In "Automatisierungstechnische Praxis--ATP. Vol. 31, No. 6, June 1989, Munich, pages 282-286", a standard software package "basic functions" is described, which is tied to superimposed automatic control programs. For process monitoring, it can be displayed whether a basic function is currently accessing an actuator (LUPE), which interlocking conditions apply to which basic functions (VERA) and which basic functions can be operated by an actuator (GFLI). The storage, actuator by actuator, in an intermediate level of phases of the automatic control programs for the activation (for example from basic functions) and for the interlocking and for the switch-on blocking of one or more actuators and the logical combination thereof is not described and not suggested by anything.
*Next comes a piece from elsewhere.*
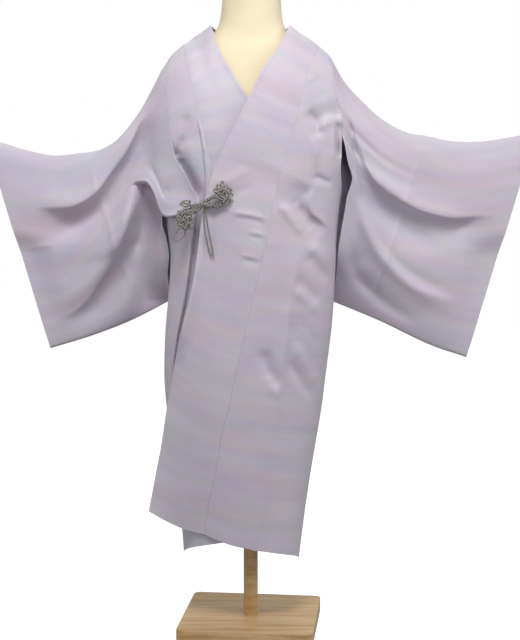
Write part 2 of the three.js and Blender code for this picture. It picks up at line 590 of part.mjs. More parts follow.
function sleevePoint(side, layer, s, t) {
  const along = (rows, at) => new THREE.Vector2(lookUp(rows, "s", at, "x"), lookUp(rows, "s", at, "z"));
  const [top, bottom] = [along(SLEEVE_TOP[side], s), along(SLEEVE_BOTTOM[side], s)];
  const inner = sleeveInner(side, layer, t);
  const [topStart, bottomStart] = [sleeveInner(side, layer, 0), sleeveInner(side, layer, 1)];
  // Between the top fold, the bottom seam and the straight cuff. The way the inner edge strays from a
  // straight line dies out within the first part of the sleeve.
  const stray = (1 - s) ** STRAY;
  const x = mix(top.x, bottom.x, t) + (inner.x - mix(topStart.x, bottomStart.x, t)) * stray;
  const z = mix(top.y, bottom.y, t) + (inner.z - mix(topStart.z, bottomStart.z, t)) * stray;
  const sign = layer === "front" ? -1 : 1;
  const fill = (at) => {
    const cuffShut = mix(1, 0, smooth((at - 0.8) * 6) * smooth((t - 0.42) * 8));
    const bulge = Math.sin(Math.PI * Math.min(1, t * 1.6 + 0.02) * 0.5) ** 0.6 * (1 - t) ** 0.7;
    const rounded = Math.min(1, Math.sqrt(t * 12)) * Math.min(1, Math.sqrt((1 - t) * 12));
    const half = SLEEVE_FLAT * rounded + lookUp(SLEEVE_FILL, "s", at, "half") * bulge * cuffShut;
    return mix(0, lookUp(SLEEVE_FILL, "s", at, "low"), t ** 1.3) + sign * half;
  };
  const hold = (1 - s) ** 3.2;
  let y = fill(s) + (inner.y - fill(0)) * hold;
  const away = smooth(s * 7) * smooth(t * 9) * smooth((1 - t) * 7);
  const side_ = side + "Sleeve" + (layer === "front" ? "Front" : "Back");
  const shut = 1 - 0.75 * smooth((s - 0.75) * 4);
  y -= sign * foldPush(FOLDS[side_], x, z) * away * shut;
  if (side === "right" && layer === "front") y += pouchStep(x, z) * smooth(s * 12);
  return new THREE.Vector3(x, y, z);
}

function pouchStep(x, z) {
  const { distance, along, side } = nearest(POUCH.line, x, z);
  const fade = smooth(along * 5) * smooth((1 - along) * 8 + 0.35);
  return side * POUCH.lift * smooth(distance / POUCH.width) * Math.exp(-distance / POUCH.reach) * fade;
}

function sleeveGrid(side, body) {
  const columns = [...Array(SLEEVE_COLUMNS + 1)].map((_, j) => j / SLEEVE_COLUMNS);
  const rows = [];
  for (let i = 0; i <= SLEEVE_ROWS; i++)
    rows.push(columns.map((s) => sleevePoint(side, "front", s, i / SLEEVE_ROWS)));
  for (let i = SLEEVE_ROWS - 1; i > 0; i--)
    rows.push(columns.map((s) => sleevePoint(side, "back", s, i / SLEEVE_ROWS)));
  for (let i = -SLEEVE_SEWN_ROWS.back; i <= SLEEVE_SEWN_ROWS[side]; i++) {
    const at = (k) => body[RIDGE_ROW - k][BODY_COLUMNS];
    const last = i === -SLEEVE_SEWN_ROWS.back || i === SLEEVE_SEWN_ROWS[side];
    parted(rows[(i + rows.length) % rows.length], at(i + 1).clone().sub(at(i - 1)), CURVED_SEAM * (last ? 2 : 1));
  }
  return rows;
}

// ---- tie cords ----------------------------------------------------------------------------------
function solidOf(geometry) {
  const bare = new THREE.BufferGeometry().setAttribute("position", geometry.getAttribute("position"));
  if (geometry.index) bare.setIndex(geometry.index);
  const merged = mergeVertices(bare, 1e-3);
  const vertProperties = new Float32Array(merged.attributes.position.array);
  return new wasm.Manifold(new wasm.Mesh({ numProp: 3, vertProperties, triVerts: new Uint32Array(merged.index.array) }));
}

function geometryOf(solid) {
  const mesh = solid.getMesh();
  return new THREE.BufferGeometry()
    .setAttribute("position", new THREE.BufferAttribute(new Float32Array(mesh.vertProperties), 3))
    .setIndex(new THREE.BufferAttribute(new Uint32Array(mesh.triVerts), 1));
}

// A loop of cord: a flattened ring, standing in front of the cloth and tipped alternately.
function cordLoop({ x, z, long, wide, deg }, i) {
  const loop = new THREE.TorusGeometry(1, CORD / 2 / wide, 4, 9);
  loop.scale(long, wide, wide);
  loop.rotateY(radians(i % 2 ? 8 : -8));
  loop.rotateZ(radians(deg));
  loop.rotateX(Math.PI / 2);
  loop.translate(x, KNOT_DEPTH - (i % 3) * 1.2, z);
  return solidOf(loop);
}

// A short round bar from one point to the next, for the wrapped middle of a knot.
function cordBar([ax, ay, az], [bx, by, bz], radius) {
  const [from, to] = [new THREE.Vector3(ax, ay, az), new THREE.Vector3(bx, by, bz)];
  const along = to.clone().sub(from);
  const bar = new THREE.CapsuleGeometry(radius, along.length(), 2, 6);
  bar.applyQuaternion(new THREE.Quaternion().setFromUnitVectors(new THREE.Vector3(0, 1, 0), along.normalize()));
  bar.translate(...from.add(to).multiplyScalar(0.5).toArray());
  return solidOf(bar);
}

// A flower knot: its loops, held together by a wrapped middle that runs through `core` (x, z points).
function flowerKnot(loops, core, radius = KNOT_CORE) {
  const bars = core.slice(1).map((to, i) =>
    cordBar([core[i][0], KNOT_DEPTH, core[i][1]], [to[0], KNOT_DEPTH, to[1]], radius));
  return geometryOf([...loops.map(cordLoop), ...bars].reduce((whole, part) => whole.add(part)).simplify(0.7));
}

function hangingEnd(points) {
  const path = new THREE.CatmullRomCurve3(points.map(({ x, y, z }) => new THREE.Vector3(x, y, z)));
  const section = new THREE.Shape().absarc(0, 0, CORD * 0.4, 0, 2 * Math.PI);
  return new THREE.ExtrudeGeometry(section, { steps: 9, curveSegments: 6, bevelEnabled: false, extrudePath: path });
}

// ---- dress form ---------------------------------------------------------------------------------
function formTorso() {
  const count = 24;
  const rings = FORM_RINGS.map(({ z, half, front, back, x }) =>
    [...Array(count)].map((_, i) => {
      const turn = (2 * Math.PI * i) / count;
      const [c, s] = [Math.cos(turn), Math.sin(turn)];
      const power = 0.9;
      return new THREE.Vector3(
        x + half * Math.sign(c) * Math.abs(c) ** power,
        (s > 0 ? back : front) * Math.sign(s) * Math.abs(s) ** power,
        z,
      );
    }),
  );
  return skin(rings);
}

function formPole() {
  const length = POLE.top - BASE.height - 2 * SEAM;
  const pole = new THREE.CylinderGeometry(POLE.radius, POLE.radius, length, 20);
  return pole.rotateX(Math.PI / 2).translate(0, 0, BASE.height + SEAM + length / 2);
}

function formBase() {
  const { width, depth, height, corner } = BASE;
  const [w, d] = [width / 2, depth / 2];
  const outline = new THREE.Shape();
  outline.absarc(w - corner, -d + corner, corner, -Math.PI / 2, 0);
  outline.absarc(w - corner, d - corner, corner, 0, Math.PI / 2);
  outline.absarc(-w + corner, d - corner, corner, Math.PI / 2, Math.PI);
  outline.absarc(-w + corner, -d + corner, corner, Math.PI, 1.5 * Math.PI);
  return new THREE.ExtrudeGeometry(outline, { depth: height, bevelEnabled: false, curveSegments: 5 });
}

// ---- the object ---------------------------------------------------------------------------------
const materials = {
  cloth: new THREE.MeshStandardMaterial({ color: COLOURS.cloth, roughness: 0.62, metalness: 0 }),
  cord: new THREE.MeshStandardMaterial({ color: COLOURS.cord, roughness: 0.5, metalness: 0 }),
  form: new THREE.MeshStandardMaterial({ color: COLOURS.form, roughness: 0.8, metalness: 0 }),
  wood: new THREE.MeshStandardMaterial({ color: COLOURS.wood, roughness: 0.45, metalness: 0 }),
};

const coat = new THREE.Group();
function piece(name, geometry, material) {
  const mesh = new THREE.Mesh(geometry, materials[material]);
  mesh.name = name;
  coat.add(mesh);
  return mesh;
}

const grids = {};
for (const side of ["right", "left"]) {
  const body = bodyGrid(side);
  grids[side] = { body, collar: collarGrid(side, body), sleeve: sleeveGrid(side, body) };
}

// Both edges of a seam slant the same way: the body's edge leans halfway to its neighbour, and the
// collar and the sleeve take that slant over. A sleeve's rows run down its front and up its back.
for (const side of ["right", "left"]) {
  const { body, collar, sleeve } = grids[side];
  const other = grids[side === "right" ? "left" : "right"].body;
  const out = side === "right" ? 1 : -1;
  const nape = RIDGE_ROW + NECK_ROWS;
  const sewn = (i) => i >= RIDGE_ROW - SLEEVE_SEWN_ROWS[side] && i <= RIDGE_ROW + SLEEVE_SEWN_ROWS.back;
  const sleeveRow = (i) => (RIDGE_ROW - i + sleeve.length) % sleeve.length;
  const bodyWays = outwards(body, {
    out,
    beside: (i, j) => {
      if (j < 0) return i < nape ? collar[i][1] : other[i][1];
      if (j <= BODY_COLUMNS || !body[i]) return undefined;
      return sewn(i) ? sleeve[sleeveRow(i)][1] : body[body.length - 1 - i][BODY_COLUMNS - 1];
    },
  });
  bodyWays[nape][0] = collar[nape][1].clone().sub(body[nape + 1][0])
    .cross(new THREE.Vector3(-1, 0, 0)).normalize();
  const collarWays = outwards(collar, { out: -out });
  collarWays.forEach((ways, i) => (ways[0] = bodyWays[i][0]));
  collarWays[nape].forEach((way) => way.setX(0).normalize());
  const sleeveWays = outwards(sleeve, { out, closed: true });
  body.forEach((_, i) => {
    if (sewn(i)) sleeveWays[sleeveRow(i)][0] = bodyWays[i][BODY_COLUMNS];
  });
  piece("body_" + side, wall(body, bodyWays, { out }), "cloth");
  piece("collar_" + side, wall(collar, collarWays, { out: -out }), "cloth");
  piece("sleeve_" + side, wall(sleeve, sleeveWays, { out, closed: true }), "cloth");
}
piece("tie_knot_front", flowerKnot(FRONT_KNOT, FRONT_CORE), "cord");
piece("tie_knot_side", flowerKnot(SIDE_KNOT, SIDE_CORE), "cord");
piece("tie_join", flowerKnot([], TIE_JOIN.core, TIE_JOIN.radius), "cord");
for (const [name, points] of Object.entries(HANGING_ENDS)) piece(name, hangingEnd(points), "cord");
piece("form_torso", formTorso(), "form");
piece("form_pole", formPole(), "wood");
piece("form_base", formBase(), "wood").rotation.z = BASE.turn;

export default coat;
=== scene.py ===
import json
import math

import bpy
import numpy as np
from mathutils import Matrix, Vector

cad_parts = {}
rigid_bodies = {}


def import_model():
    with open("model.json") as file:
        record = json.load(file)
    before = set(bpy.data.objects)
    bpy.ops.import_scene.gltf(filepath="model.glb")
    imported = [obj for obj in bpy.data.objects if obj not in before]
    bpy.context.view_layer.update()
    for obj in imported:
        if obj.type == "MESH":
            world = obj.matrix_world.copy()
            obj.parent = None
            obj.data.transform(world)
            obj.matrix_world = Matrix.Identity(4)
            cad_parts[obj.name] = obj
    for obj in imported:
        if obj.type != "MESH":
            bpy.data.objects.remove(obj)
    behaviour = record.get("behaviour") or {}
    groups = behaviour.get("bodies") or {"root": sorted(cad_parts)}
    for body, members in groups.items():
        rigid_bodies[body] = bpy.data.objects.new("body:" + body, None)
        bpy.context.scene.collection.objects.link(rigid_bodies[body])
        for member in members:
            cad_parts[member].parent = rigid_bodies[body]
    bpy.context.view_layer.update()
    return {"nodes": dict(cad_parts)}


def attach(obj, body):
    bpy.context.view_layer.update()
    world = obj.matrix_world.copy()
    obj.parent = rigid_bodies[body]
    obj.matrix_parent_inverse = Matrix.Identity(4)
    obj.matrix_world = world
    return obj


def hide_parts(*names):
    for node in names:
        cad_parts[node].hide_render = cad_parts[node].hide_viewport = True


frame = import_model()
MM = 0.001


def add_object(name, data):
    made = bpy.data.objects.new(name, data)
    bpy.context.scene.collection.objects.link(made)
    return made


for node in bpy.data.objects:
    node.select_set(False)

# ---- camera and lights ----------------------------------------------------------------------------
EYE = Vector((0.021, -3.0, 1.03))
PITCH_DOWN = math.atan(150 / 1360)

camera_data = bpy.data.cameras.new("camera")
camera_data.sensor_fit = "VERTICAL"
camera_data.sensor_height = 36
camera_data.lens = 76.5
camera_data.clip_end = 50
camera = add_object("camera", camera_data)
camera.location = EYE
camera.rotation_euler = (math.pi / 2 - PITCH_DOWN, 0, 0)
bpy.context.scene.camera = camera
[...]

"Automatisierungstechnische Praxis--ATP, Vol. 30, No. 4, 1988, Munich, pages 186-190 describes a standard software package "basic functions" which is integrated into a process control system. For monitoring the process to be controlled, the statistical operating statuses of the actuator and the activation (basic function) currently effective are displayed. The storage of the phases of the automatic control programs which affect the activation, interlocking and switch-on blocking, and also the process-logical combination thereof, in a separate program level is not described. The output to the operating/monitoring system of the currently effective activations, interlockings and switch-on blockings and the process-logical combinations thereof are also not described.
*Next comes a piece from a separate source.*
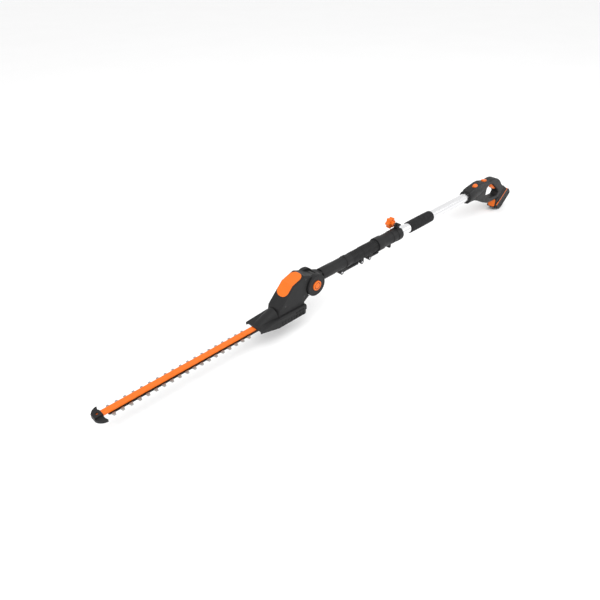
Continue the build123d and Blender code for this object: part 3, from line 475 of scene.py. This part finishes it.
def pad_row(mesh, share, side, face):
    """One line of points across a pad, from its back over its crown and down again."""
    middle, along = curve_point(PAD_LINE, share)
    across = Vector((-along.y, along.x))
    width = PAD_HALF * (1 - (2 * share - 1) ** 6) ** 0.5 + PAD_TIP
    wave = PAD_WAVE * cos(2 * pi * PAD_GROOVES * share)
    row = []
    for j in range(-PAD_ACROSS, PAD_ACROSS + 1):
        reach = j / PAD_ACROSS
        spot = middle + across * reach * width
        height = face - PAD_SUNK + PAD_CROWN * (1 - reach ** 4) + wave * (1 - reach ** 2)
        row.append(mesh.verts.new((spot.x, side * height, spot.y)))
    back = [mesh.verts.new((v.co.x, side * (face - PAD_ROOT), v.co.z)) for v in (row[0], row[-1])]
    return [back[0], *row, back[1]]


def make_handle_pads():
    """A ribbed inlay on each side of the grip."""
    face = abs(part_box("handle_screws")[0].y)
    for name, side in (("left", -1), ("right", 1)):
        mesh = bmesh.new()
        rows = [pad_row(mesh, i / PAD_STEPS, side, face) for i in range(PAD_STEPS + 1)]
        for here, there in zip(rows, rows[1:]):
            for j in range(len(here)):
                k = (j + 1) % len(here)
                mesh.faces.new((here[j], here[k], there[k], there[j]))
        mesh.faces.new(rows[0])
        mesh.faces.new(rows[-1])
        piece(f"handle_pad_{name}", mesh, "pole", "black_plastic")


make_handle_pads()

# ---------------------------------------------------------------- floor and light
FLOOR_GAP = 0.0005
FLOOR_HALF = 30
FLOOR_GREY = (0.93, 0.93, 0.93)


def make_floor():
    """A wide pale floor just under the lowest point."""
    mesh = bmesh.new()
    bmesh.ops.create_grid(mesh, x_segments=2, y_segments=2, size=FLOOR_HALF)
    data = bpy.data.meshes.new("floor")
    mesh.to_mesh(data)
    mesh.free()
    floor = bpy.data.objects.new("floor", data)
    floor.location.z = cad_box[0].z - FLOOR_GAP
    scene.collection.objects.link(floor)
    finish = Finish("floor", FLOOR_GREY, 0.9)
    finish.shade(finish.noise(2), 0.004)
    floor.data.materials.append(finish.material)


def make_area(name, place, target, size, power):
    """A square soft light aimed at a point."""
    data = bpy.data.lights.new(name, "AREA")
    data.size = size
    data.energy = power
    light = bpy.data.objects.new(name, data)
    light.location = place
    light.rotation_euler = (Vector(target) - Vector(place)).to_track_quat("-Z", "Y").to_euler()
    scene.collection.objects.link(light)


def make_light():
    """A white surround with one large key light and a weaker fill."""
    world = bpy.data.worlds.new("studio")
    world.use_nodes = True
    world.node_tree.nodes["Background"].inputs["Color"].default_value = (1, 1, 1, 1)
    world.node_tree.nodes["Background"].inputs["Strength"].default_value = 1.0
    scene.world = world
    make_area("key", (-0.8, -1.2, 3.0), (1.0, 0, 0), 2.6, 60)
    make_area("fill", (2.8, -2.0, 2.0), (1.4, 0, 0), 2.0, 22)


make_floor()
make_light()
scene.view_settings.view_transform = "Standard"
The object was therefore to develop a method for the automatic control of batch processes by means of a process control in which automatic control programs access individual sequential controls, by means of which method the current activations of the individual activations of the actuators in the field are recognizable such that unambiguous information about malfunctions and their causes is possible, which is essential for the elimination of malfunctions and is a decisive factor for the safety, availability and economic efficiency of a plant.